STORED DATA:
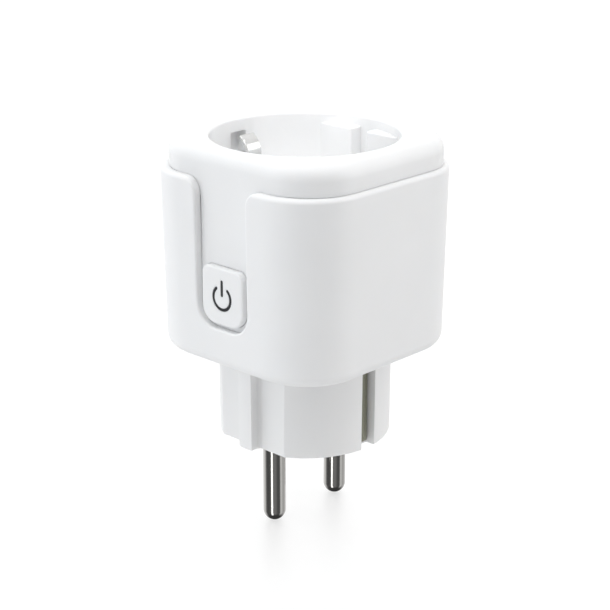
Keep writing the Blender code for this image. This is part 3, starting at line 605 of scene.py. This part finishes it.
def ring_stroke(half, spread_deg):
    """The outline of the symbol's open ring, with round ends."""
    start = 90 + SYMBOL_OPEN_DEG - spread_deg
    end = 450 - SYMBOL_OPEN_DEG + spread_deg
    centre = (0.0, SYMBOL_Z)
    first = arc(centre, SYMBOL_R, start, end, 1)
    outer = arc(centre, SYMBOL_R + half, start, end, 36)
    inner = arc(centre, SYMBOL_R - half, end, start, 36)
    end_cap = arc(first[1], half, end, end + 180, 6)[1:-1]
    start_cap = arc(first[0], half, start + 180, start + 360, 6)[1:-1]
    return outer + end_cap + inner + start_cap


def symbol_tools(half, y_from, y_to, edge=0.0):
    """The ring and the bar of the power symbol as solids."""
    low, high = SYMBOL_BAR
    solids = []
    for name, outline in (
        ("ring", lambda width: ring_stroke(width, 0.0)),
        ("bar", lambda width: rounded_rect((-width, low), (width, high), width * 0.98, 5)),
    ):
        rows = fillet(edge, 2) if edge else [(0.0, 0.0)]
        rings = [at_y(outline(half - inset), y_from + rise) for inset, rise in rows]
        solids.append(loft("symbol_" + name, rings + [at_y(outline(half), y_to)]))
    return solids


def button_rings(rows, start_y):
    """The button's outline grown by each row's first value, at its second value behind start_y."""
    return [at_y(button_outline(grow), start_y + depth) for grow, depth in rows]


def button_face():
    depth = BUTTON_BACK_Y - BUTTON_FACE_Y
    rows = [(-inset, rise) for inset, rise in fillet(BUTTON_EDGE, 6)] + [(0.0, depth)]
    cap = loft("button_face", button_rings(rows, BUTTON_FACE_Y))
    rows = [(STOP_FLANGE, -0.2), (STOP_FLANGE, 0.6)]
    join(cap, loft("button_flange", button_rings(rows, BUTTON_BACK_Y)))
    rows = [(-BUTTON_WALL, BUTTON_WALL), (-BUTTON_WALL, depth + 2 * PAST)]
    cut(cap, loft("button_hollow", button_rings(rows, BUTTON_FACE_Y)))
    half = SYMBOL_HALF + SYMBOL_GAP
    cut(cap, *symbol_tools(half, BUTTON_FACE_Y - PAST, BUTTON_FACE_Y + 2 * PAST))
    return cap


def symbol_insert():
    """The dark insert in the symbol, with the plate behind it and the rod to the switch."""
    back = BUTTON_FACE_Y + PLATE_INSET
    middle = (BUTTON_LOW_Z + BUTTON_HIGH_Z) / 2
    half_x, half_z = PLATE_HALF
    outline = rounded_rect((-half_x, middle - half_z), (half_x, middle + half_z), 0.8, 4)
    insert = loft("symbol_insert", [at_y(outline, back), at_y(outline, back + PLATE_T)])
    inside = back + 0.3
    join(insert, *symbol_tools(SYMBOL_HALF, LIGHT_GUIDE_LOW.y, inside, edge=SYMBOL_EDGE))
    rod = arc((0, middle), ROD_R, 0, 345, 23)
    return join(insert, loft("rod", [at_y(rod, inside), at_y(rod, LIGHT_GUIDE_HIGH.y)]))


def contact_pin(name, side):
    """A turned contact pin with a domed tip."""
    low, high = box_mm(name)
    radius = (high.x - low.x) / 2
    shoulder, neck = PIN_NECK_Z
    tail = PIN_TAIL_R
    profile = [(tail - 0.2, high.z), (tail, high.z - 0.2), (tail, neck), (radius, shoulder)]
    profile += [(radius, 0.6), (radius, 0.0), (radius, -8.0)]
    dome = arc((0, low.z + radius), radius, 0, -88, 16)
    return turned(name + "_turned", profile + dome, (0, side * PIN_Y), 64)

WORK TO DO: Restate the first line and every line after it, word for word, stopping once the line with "return [at_y(button_outline(grow), start_y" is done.

SOLUTION BELOW:
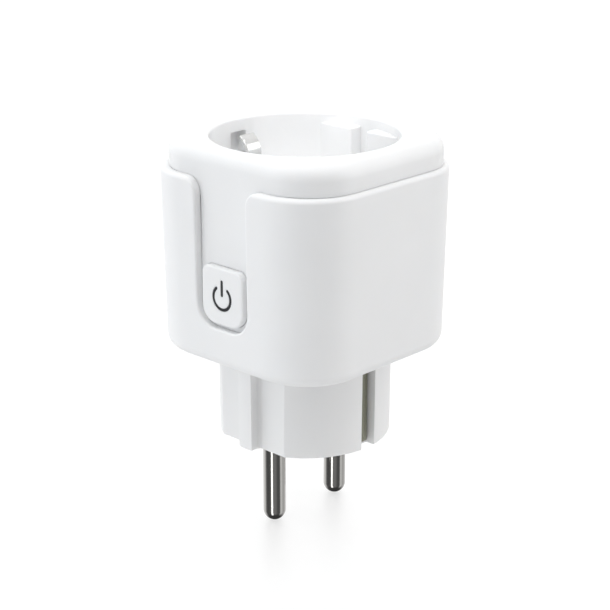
Keep writing the Blender code for this image. This is part 3, starting at line 605 of scene.py. This part finishes it.
def ring_stroke(half, spread_deg):
    """The outline of the symbol's open ring, with round ends."""
    start = 90 + SYMBOL_OPEN_DEG - spread_deg
    end = 450 - SYMBOL_OPEN_DEG + spread_deg
    centre = (0.0, SYMBOL_Z)
    first = arc(centre, SYMBOL_R, start, end, 1)
    outer = arc(centre, SYMBOL_R + half, start, end, 36)
    inner = arc(centre, SYMBOL_R - half, end, start, 36)
    end_cap = arc(first[1], half, end, end + 180, 6)[1:-1]
    start_cap = arc(first[0], half, start + 180, start + 360, 6)[1:-1]
    return outer + end_cap + inner + start_cap


def symbol_tools(half, y_from, y_to, edge=0.0):
    """The ring and the bar of the power symbol as solids."""
    low, high = SYMBOL_BAR
    solids = []
    for name, outline in (
        ("ring", lambda width: ring_stroke(width, 0.0)),
        ("bar", lambda width: rounded_rect((-width, low), (width, high), width * 0.98, 5)),
    ):
        rows = fillet(edge, 2) if edge else [(0.0, 0.0)]
        rings = [at_y(outline(half - inset), y_from + rise) for inset, rise in rows]
        solids.append(loft("symbol_" + name, rings + [at_y(outline(half), y_to)]))
    return solids


def button_rings(rows, start_y):
    """The button's outline grown by each row's first value, at its second value behind start_y."""
    return [at_y(button_outline(grow), start_y + depth) for grow, depth in rows]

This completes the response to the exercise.